When we complete this, we can turn our thoughts toward a “necessary gasoline cost refund,” since the high price of oil has limited these “deserving” seniors to a fraction of the travel that they have grown accustomed to over the years.

Having done all this and therefore assured that you and I, our children and their children and grandchildren will be paying probably 60 percent to 70 percent of their income in taxes, it only remains to determine who among the seniors is “deserving.” Do you suggest a blue-ribbon committee of social intellectuals to make this designation? Or perhaps a committee of randomly chosen seniors can do the job. Maybe we should do a poll, such as the one you insist that showed 75 percent of voters would approve such legislation. If that statistic is correct, the determination of who should receive the benefit would be a cakewalk.

Ah, it is indeed a pity that, at my age, I will not likely be around to reap the benefit of this brave new world.


Pass Christian, Miss.

Ohio lawmaker’s ‘idiotic flag law’

Armstrong Williams is asking the wrong question, (“Can we punish disrespect?” Commentary, Saturday).

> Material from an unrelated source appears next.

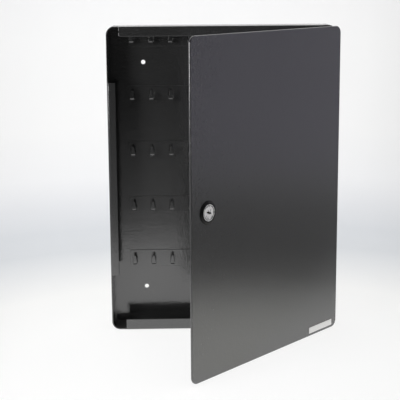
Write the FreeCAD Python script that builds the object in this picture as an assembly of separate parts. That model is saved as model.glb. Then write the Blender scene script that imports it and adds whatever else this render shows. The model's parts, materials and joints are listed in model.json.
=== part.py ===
"""Wall key cabinet: sheet-steel case with five hook rails, a plate door on lift-off pins, and a cam lock.

Millimetres. The origin is the middle of the four wall holes, on the back face that lies on the wall.
+X is to the viewer's right, +Y into the wall, +Z up. The door is stored partly open.
"""
import FreeCAD, Part
import math
import os

from FreeCAD import Vector

# ---- driving dimensions -------------------------------------------------------------------------------

# case
case_width = 220.0
case_height = 300.0
case_depth = 30.0
sheet = 1.2                    # thickness of the case's steel
corner_radius = 8.0            # outer corners of the case, seen from the front
bend_radius = 2.0              # outside of the bend between a wall and its flange
top_flange = 9.4
bottom_flange = 11.0
left_flange = 8.2
top_notch = 12.3               # bare length at each end of the top flange
bottom_notch = 14.3
left_flange_foot = 56.2        # bare length below and above the left flange
left_flange_head = 53.5
flange_edge_round = 0.45

# wall holes
hole_side_inset = 34.5         # case's side to the hole's middle
hole_foot_inset = 37.2
hole_head_inset = 35.8
hole_radius = 2.1

# hook rails
rail_count = 5
hooks_per_rail = 10
rail_left_inset = 18.2         # case's left side to the rails' ends
rail_right_inset = 21.5
rail_foot_inset = 58.3         # case's underside to the lowest rail
rail_head_inset = 3.7          # case's top to the highest rail
rail_height = 16.8
rail_end_margin = 5.1          # from an end hook's middle to the rail's end
rail_sheet = 1.0
rail_corner = 2.0
hook_width = 4.0               # at the foot of the tongue
hook_tip_width = 2.1
hook_reach = 8.0               # from the rail's face to the hook's outer face
hook_root = 4.0                # rail's lower edge to the hook's root
hook_rise = 8.8                # root to the hook's tip
hook_bend = 2.4                # outer radius of the hook's bends
window_side = 0.5              # slit beside the hook
window_top = 1.4               # round top of the window above the hook's tip

# door
door_thickness = 2.0
door_gap = 1.0                 # case front to the door's inner face
door_end_step = 0.9            # the door's top and foot lie this far inside the case's
door_side_step = 0.0
door_corner = 7.0
door_front_round = 0.8
door_back_round = 0.5
door_open_at_rest = 48.0       # degrees from closed

# hinge
pivot_inset = 4.8              # case's right side to the pin's axis
pivot_depth = 5.0              # case's front to the pin's axis
pin_radius = 2.0
pin_running_gap = 0.06
pin_fixed_gap = 0.02
pin_head_radius = 3.0
pin_head = 1.4
pin_stand = 1.2                # pin's tip above the ear
bracket_sheet = 2.0
bracket_length = 16.0
bracket_height = 15.0
bracket_eye = 4.6              # pin's axis to the bracket's free side
bracket_above_corner = 1.0     # bracket's lower end above the case's round corner
hinge_gap = 0.3                # bracket's face to the ear
ear_sheet = 2.0
ear_eye = 3.2
ear_width = 9.0
ear_from = 7.0                 # pin's axis to the near side of the ear's arm
ear_height = 12.0
ear_below_flange = 2.0         # top of the upper ear below the top flange

# blank plate
label_length = 38.5
label_height = 6.0
label_sheet = 0.4
label_corner = 0.8
label_from_hinge_edge = 8.4
label_from_door_foot = 2.8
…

The proper question is: How long can this nation survive electing idiots such as Rep. Steve Chabot to Congress?

The first question that must be asked when writing a new law is: Can it be enforced? Feel-good laws are a waste of taxpayer money.

What makes a law prohibiting the burning of the official flag of the United States unenforceable is that:

1. The legally prescribed method of destroying a worn-out or damaged flag is by burning it. After a flag has been burned, how does the prosecution prove the flag was not worn-out or damaged?

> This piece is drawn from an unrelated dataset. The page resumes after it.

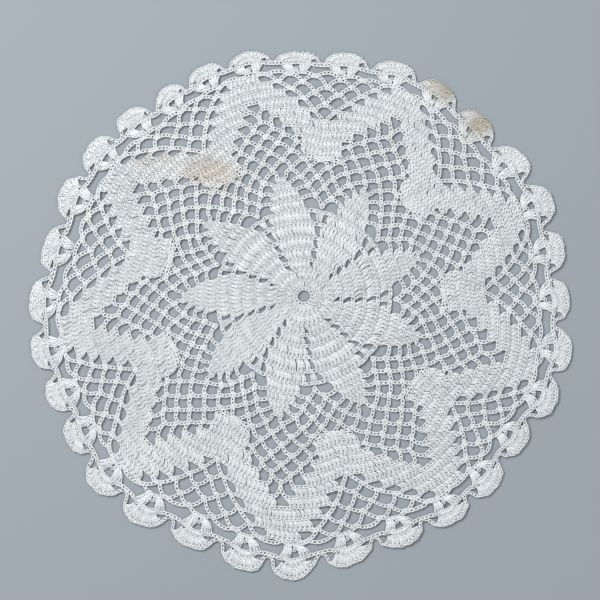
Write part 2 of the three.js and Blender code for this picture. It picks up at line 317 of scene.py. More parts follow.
# %% [markdown]
# ## Rows of solid stitches
#
# The solid parts are rows of tall stitches, side by side. One post could be given an Array
# modifier, but rows bend and widen. A row is told by where its heads and feet stand, so one
# function makes them all. Stitches lean: each foot goes into the row below a little behind
# its head, which gives the slanting slits of this lace. Every head is tied off by one chain
# stitch, and those make the braid along a row's top.

# %% One row, many times
STITCH = 2.4
STITCH_LOOSE = 0.12  # how much the heads and feet of a row are jittered
BRAID_WIDTH = 0.72  # a share of the usual chain


def solid_rows(part, axes, head_angle, head_radius, foot_angle, foot_radius, closed=False):
    """The same row at each axis: posts between heads and feet at angles from the axis, each
    as wide as the step from its neighbours' middles. A closed row meets its beginning."""
    def placed(angle, radius):
        at = place(*np.broadcast_arrays(axes[:, None] + angle, radius))
        if closed:
            step = (np.roll(at, -1, 1) - np.roll(at, 1, 1)) / 2
        else:
            step = np.gradient(at, axis=1)
        return at + jitter(at.shape, STITCH_LOOSE), step

    head, head_step = placed(head_angle, head_radius)
    foot, foot_step = placed(foot_angle, foot_radius)
    note_posts(part, foot, head, foot_step, head_step)
    top = head + head_step * LEAN / 2 / STITCH
    note_chains(part, top - head_step / 2, top + head_step / 2, BRAID_WIDTH, TOP_LIES)


def spread(stitches, half):
    """Middles of so many stitches, evenly from -half to half."""
    return np.linspace(-half, half, stitches)


# %% The disc, from a ring of chains
RING, DISC = 4.5, 15.6
RING_LIES = 0.9
DISC_ROWS = [(24, RING, 9.6), (36, 9.6, DISC)]  # posts, radius of their feet and heads

ring = RING * np.exp(1j * np.radians(np.linspace(0, 360, 61)))
note_rope(CENTRE, ring[None], lies=RING_LIES)
for count, low, high in DISC_ROWS:
    angle = 360 / count * (np.arange(count) + 0.5)
    solid_rows(CENTRE, np.zeros(1), angle, high, angle, low, closed=True)
print("posts in the disc:", sum(count for count, low, high in DISC_ROWS))

# %% [markdown]
# ## The petals
#
# Nine petals grow out of the disc. The maker adds a stitch at both ends of each row until
# the petal is widest, and then leaves them out again up to its tip. One petal could be
# turned eight times, but each lies a little differently. So each row is one call for all
# nine: the axes are a column and the stitches a row, and numpy pairs them.

# %% Rows of the petals
PETAL_ROWS = {  # round: stitches, radius of the row's top
    3: (5, 21.1), 4: (7, 27.4), 5: (9, 33.8), 6: (11, 41.6), 7: (10, 48.2),
    8: (8, 54.3), 9: (7, 59.6), 10: (5, 63.8), 11: (3, 67.1),
}
EDGE_TUCK = 0.4  # the outer stitches are pulled in by the loops beside them


def petal_half(k):
    """Half a petal row in degrees, to where the loops beside it are fastened."""
    count, top = PETAL_ROWS[k]
    return degrees((count - 1) * STITCH / 2, top)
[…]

2. Each element of the flag has specific proportions in relation to the size of the flag. After the flag has been burned, how does the prosecution prove that the elements were in the required specific proportion to the size of the flag. And how does the prosecution prove the original dimensions of a flag that is now ashes and scraps of charred cloth? Also, each element of the flag is of a specific color and 100 percent of each element must be of that specific color. How does the prosecution prove that from ashes and scraps?

Mr. Chabot, an Ohio Republican, is the one showing disrespect, by wasting the taxpayer’s money. Surely, the Republican Party can find a better person to do the job that Mr. Chabot pretends to do. If I were a resident of Ohio and a Democrat and not an independent, I would be waving his idiotic flag law in his face.


Lorton, Ohio

Racial preferences

Professor Lloyd Cohen’s offering on what he termed racial preference (“A thumb on the racial scale,” Forum, Sunday) is sadly disappointing. His logic is either intentionally misleading, flawed or maybe a little of both. Mr. Cohen seems to believe that admissions procedures at Thomas Jefferson High School for Science and Technology (TJHSST) are discriminatory because 10 of 11 black applicants were selected for admission. Heaven forbid that so many black students demonstrated exemplary talent and aptitude, I suppose.

Of more than 3,000 applicants that year, 10 of the 11 black applicants placed in the top 800 scorers on an empirical, mathematical index of entrance examinations and grades. Those 800 qualified applicants were then further evaluated by a “herd of nine committees,” as Mr. Cohen put it, and 450 were then offered admittance. By Mr. Cohen’s admission, the TJHSST requirements extend beyond the objective criteria — test performance and grades — to identify the initial 800 scholastically qualified students. A subjective process is used to identify the final 450 students to be admitted. That selective process more than likely assesses, among other factors, leadership, extracurricular interests, diversity and family legacy in balance with scholastic performance. So, for Mr. Cohen to intimate that black students are admitted to TJHSST for reasons less than their stellar qualifications is not only absurd, but also offensive.

Mr. Cohen further asserts that one of the admitted black students ranked 716th according to the index. Even though that ranking finds that student still undeniably qualified, Mr. Cohen’s chicanery with facts is alarming here. He fails to disclose whether or not other non-black applicants with comparable or even lower rankings were admitted. Couldn’t it simply be that a black student possessed qualifications beyond skin color such as poise, breadth of interest, intellect, or advanced interpersonal skills?

Mr. Cohen attempted to reduce these deserving students to nothing more than their race: the TJHSST admissions process though, laudably endeavored to assess applicants at depth, to a level more than skin deep. I suppose it is far beyond Mr. Cohen’s comprehension that these applicants were judged not by the color of their skins but by the content of their characters.


College Park

A plan for peace

The Washington Times’ excellent analysis (“Iran and Mideast peace,” Editorials, Friday) of Iran’s support of terrorism lists three choices in dealing with this threat.

However, the administration should expand the “middle ground” option it has chosen by providing stronger U.S. support for the democratic forces in Iran in order to destabilize the current regime. A bipartisan Senate initiative, the Iran Democracy Act, aims to do exactly that.

Given the current turmoil in the Islamic Republic of Iran, this legislation, introduced by Sen. Sam Brownback, Kansas Republican, deserves our strongest support.